Read the listing below and copy out every line that holds "this".

begin

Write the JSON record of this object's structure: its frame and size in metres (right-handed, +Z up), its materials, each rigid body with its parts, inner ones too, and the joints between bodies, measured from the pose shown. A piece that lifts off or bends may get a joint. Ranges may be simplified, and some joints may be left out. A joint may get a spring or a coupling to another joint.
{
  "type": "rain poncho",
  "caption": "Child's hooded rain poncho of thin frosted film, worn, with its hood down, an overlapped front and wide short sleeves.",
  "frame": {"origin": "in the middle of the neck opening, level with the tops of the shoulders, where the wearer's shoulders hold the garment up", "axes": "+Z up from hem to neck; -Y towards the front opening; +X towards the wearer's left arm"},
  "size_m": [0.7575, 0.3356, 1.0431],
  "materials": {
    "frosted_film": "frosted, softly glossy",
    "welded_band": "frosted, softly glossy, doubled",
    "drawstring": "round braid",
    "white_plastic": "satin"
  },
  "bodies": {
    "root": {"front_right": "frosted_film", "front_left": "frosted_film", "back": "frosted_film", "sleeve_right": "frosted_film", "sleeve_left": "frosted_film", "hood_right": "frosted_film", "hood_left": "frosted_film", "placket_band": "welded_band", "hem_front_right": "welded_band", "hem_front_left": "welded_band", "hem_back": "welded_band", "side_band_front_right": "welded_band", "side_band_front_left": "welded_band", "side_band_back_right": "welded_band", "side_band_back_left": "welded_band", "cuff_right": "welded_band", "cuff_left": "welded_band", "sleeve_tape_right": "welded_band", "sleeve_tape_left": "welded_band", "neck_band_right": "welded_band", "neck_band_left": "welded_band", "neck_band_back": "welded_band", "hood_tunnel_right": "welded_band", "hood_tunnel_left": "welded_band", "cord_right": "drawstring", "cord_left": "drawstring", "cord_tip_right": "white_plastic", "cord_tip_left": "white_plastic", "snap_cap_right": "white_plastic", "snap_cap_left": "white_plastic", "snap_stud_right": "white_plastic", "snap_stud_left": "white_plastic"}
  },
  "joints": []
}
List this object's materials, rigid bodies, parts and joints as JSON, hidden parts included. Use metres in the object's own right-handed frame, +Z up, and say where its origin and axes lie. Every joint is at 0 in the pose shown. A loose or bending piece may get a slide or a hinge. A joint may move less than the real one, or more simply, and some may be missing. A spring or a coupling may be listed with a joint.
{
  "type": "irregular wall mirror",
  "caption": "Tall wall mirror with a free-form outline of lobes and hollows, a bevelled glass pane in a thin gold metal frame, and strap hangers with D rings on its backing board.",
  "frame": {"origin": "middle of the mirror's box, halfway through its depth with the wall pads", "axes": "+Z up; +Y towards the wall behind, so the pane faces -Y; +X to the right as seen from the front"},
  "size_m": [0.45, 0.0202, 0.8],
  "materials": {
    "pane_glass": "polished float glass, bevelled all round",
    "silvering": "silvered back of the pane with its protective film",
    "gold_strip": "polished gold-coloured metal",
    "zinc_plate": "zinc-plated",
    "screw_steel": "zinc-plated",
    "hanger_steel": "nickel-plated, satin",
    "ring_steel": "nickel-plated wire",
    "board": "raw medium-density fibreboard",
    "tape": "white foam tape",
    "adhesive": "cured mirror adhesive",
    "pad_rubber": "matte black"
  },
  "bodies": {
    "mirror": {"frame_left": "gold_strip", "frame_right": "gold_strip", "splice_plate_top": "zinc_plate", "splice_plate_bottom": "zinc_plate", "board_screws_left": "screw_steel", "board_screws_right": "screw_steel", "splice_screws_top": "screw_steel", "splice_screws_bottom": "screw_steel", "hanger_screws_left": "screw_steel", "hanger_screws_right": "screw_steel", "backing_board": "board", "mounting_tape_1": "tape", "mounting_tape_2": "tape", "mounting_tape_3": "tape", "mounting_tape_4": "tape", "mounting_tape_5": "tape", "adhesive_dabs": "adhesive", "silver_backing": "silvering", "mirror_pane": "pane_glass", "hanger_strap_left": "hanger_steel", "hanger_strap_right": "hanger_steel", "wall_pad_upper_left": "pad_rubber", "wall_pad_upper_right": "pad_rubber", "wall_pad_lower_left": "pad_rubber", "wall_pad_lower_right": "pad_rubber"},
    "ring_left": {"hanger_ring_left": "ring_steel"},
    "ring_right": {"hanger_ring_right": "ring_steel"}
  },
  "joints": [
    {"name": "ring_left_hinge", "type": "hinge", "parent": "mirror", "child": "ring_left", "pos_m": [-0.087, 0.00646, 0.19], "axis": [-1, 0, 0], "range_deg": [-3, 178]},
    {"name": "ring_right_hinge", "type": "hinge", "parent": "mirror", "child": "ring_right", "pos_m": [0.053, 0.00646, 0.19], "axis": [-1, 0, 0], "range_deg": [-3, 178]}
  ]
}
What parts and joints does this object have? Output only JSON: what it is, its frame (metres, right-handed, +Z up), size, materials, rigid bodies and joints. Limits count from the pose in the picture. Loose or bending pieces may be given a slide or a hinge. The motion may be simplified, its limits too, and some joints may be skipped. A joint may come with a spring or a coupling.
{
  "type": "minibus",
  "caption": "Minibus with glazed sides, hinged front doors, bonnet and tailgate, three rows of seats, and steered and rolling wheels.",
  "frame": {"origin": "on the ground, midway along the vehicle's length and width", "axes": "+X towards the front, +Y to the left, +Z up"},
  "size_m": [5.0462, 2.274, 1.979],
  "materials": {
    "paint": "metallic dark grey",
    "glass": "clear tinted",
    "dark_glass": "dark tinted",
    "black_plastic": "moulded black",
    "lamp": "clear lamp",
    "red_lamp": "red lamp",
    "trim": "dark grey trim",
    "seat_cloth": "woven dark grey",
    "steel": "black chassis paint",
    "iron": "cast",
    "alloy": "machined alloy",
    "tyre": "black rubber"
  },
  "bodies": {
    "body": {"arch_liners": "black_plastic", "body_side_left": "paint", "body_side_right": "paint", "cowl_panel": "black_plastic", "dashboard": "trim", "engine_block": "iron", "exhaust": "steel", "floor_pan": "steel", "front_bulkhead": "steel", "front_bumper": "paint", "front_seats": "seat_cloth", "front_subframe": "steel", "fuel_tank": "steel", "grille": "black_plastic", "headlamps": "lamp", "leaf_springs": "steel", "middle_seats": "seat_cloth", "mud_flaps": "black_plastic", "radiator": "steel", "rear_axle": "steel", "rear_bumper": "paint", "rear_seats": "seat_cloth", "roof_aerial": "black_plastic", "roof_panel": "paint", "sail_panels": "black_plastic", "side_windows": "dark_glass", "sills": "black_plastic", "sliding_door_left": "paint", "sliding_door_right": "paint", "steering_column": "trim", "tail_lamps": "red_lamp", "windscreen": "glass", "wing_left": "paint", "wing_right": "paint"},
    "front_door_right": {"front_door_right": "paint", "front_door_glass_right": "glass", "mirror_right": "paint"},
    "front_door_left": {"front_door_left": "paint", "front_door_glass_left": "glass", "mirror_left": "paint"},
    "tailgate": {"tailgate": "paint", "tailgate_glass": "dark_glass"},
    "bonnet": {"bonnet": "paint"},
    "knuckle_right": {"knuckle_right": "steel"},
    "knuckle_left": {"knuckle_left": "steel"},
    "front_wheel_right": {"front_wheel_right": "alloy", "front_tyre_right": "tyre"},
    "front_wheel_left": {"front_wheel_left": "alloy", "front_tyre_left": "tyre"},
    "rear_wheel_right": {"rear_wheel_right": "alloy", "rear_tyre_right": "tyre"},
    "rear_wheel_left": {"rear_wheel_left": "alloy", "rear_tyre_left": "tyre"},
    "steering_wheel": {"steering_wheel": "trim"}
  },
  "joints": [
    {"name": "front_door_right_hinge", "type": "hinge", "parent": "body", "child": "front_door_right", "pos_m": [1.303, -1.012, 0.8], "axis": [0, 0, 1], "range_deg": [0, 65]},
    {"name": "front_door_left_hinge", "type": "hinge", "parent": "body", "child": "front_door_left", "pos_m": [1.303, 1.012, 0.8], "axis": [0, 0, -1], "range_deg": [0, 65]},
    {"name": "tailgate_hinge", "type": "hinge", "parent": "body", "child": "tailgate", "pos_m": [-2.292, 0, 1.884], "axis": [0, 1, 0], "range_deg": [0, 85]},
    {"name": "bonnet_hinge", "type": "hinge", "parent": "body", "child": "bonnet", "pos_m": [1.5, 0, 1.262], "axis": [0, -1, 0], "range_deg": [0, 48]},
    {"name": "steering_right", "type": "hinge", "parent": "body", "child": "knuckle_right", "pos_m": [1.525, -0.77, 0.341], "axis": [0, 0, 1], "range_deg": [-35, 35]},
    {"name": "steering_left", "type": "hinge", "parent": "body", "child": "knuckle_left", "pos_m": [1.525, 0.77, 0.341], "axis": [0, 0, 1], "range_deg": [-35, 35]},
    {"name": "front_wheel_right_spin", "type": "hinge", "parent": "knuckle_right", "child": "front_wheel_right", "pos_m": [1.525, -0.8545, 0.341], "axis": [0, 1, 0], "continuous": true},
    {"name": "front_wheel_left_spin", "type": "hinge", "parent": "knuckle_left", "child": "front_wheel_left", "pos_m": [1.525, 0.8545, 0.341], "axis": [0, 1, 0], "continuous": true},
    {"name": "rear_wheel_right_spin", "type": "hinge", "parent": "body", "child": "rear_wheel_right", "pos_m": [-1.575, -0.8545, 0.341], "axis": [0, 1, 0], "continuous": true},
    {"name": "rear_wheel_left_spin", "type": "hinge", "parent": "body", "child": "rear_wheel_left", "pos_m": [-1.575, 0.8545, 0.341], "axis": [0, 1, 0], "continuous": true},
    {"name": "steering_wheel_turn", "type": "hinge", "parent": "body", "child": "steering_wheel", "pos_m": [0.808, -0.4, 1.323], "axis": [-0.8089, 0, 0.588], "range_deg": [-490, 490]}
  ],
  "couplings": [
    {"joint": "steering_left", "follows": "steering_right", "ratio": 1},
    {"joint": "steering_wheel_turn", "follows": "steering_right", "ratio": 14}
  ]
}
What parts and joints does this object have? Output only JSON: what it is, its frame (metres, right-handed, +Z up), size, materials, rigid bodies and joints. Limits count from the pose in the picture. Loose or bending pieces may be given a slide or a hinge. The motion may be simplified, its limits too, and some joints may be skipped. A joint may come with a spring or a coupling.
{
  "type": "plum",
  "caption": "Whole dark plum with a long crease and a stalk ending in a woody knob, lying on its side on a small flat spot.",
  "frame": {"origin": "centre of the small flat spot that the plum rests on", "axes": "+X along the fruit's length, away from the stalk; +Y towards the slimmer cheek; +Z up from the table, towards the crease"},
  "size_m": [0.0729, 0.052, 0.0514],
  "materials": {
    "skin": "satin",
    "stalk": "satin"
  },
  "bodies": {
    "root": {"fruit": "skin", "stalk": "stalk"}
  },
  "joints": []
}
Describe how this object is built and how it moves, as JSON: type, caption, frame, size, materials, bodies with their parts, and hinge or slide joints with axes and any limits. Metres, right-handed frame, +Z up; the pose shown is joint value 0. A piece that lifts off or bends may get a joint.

end

**Final result:**
Write the JSON record of this object's structure: its frame and size in metres (right-handed, +Z up), its materials, each rigid body with its parts, inner ones too, and the joints between bodies, measured from the pose shown. A piece that lifts off or bends may get a joint. Ranges may be simplified, and some joints may be left out. A joint may get a spring or a coupling to another joint.
List this object's materials, rigid bodies, parts and joints as JSON, hidden parts included. Use metres in the object's own right-handed frame, +Z up, and say where its origin and axes lie. Every joint is at 0 in the pose shown. A loose or bending piece may get a slide or a hinge. A joint may move less than the real one, or more simply, and some may be missing. A spring or a coupling may be listed with a joint.
What parts and joints does this object have? Output only JSON: what it is, its frame (metres, right-handed, +Z up), size, materials, rigid bodies and joints. Limits count from the pose in the picture. Loose or bending pieces may be given a slide or a hinge. The motion may be simplified, its limits too, and some joints may be skipped. A joint may come with a spring or a coupling.
What parts and joints does this object have? Output only JSON: what it is, its frame (metres, right-handed, +Z up), size, materials, rigid bodies and joints. Limits count from the pose in the picture. Loose or bending pieces may be given a slide or a hinge. The motion may be simplified, its limits too, and some joints may be skipped. A joint may come with a spring or a coupling.
Describe how this object is built and how it moves, as JSON: type, caption, frame, size, materials, bodies with their parts, and hinge or slide joints with axes and any limits. Metres, right-handed frame, +Z up; the pose shown is joint value 0. A piece that lifts off or bends may get a joint.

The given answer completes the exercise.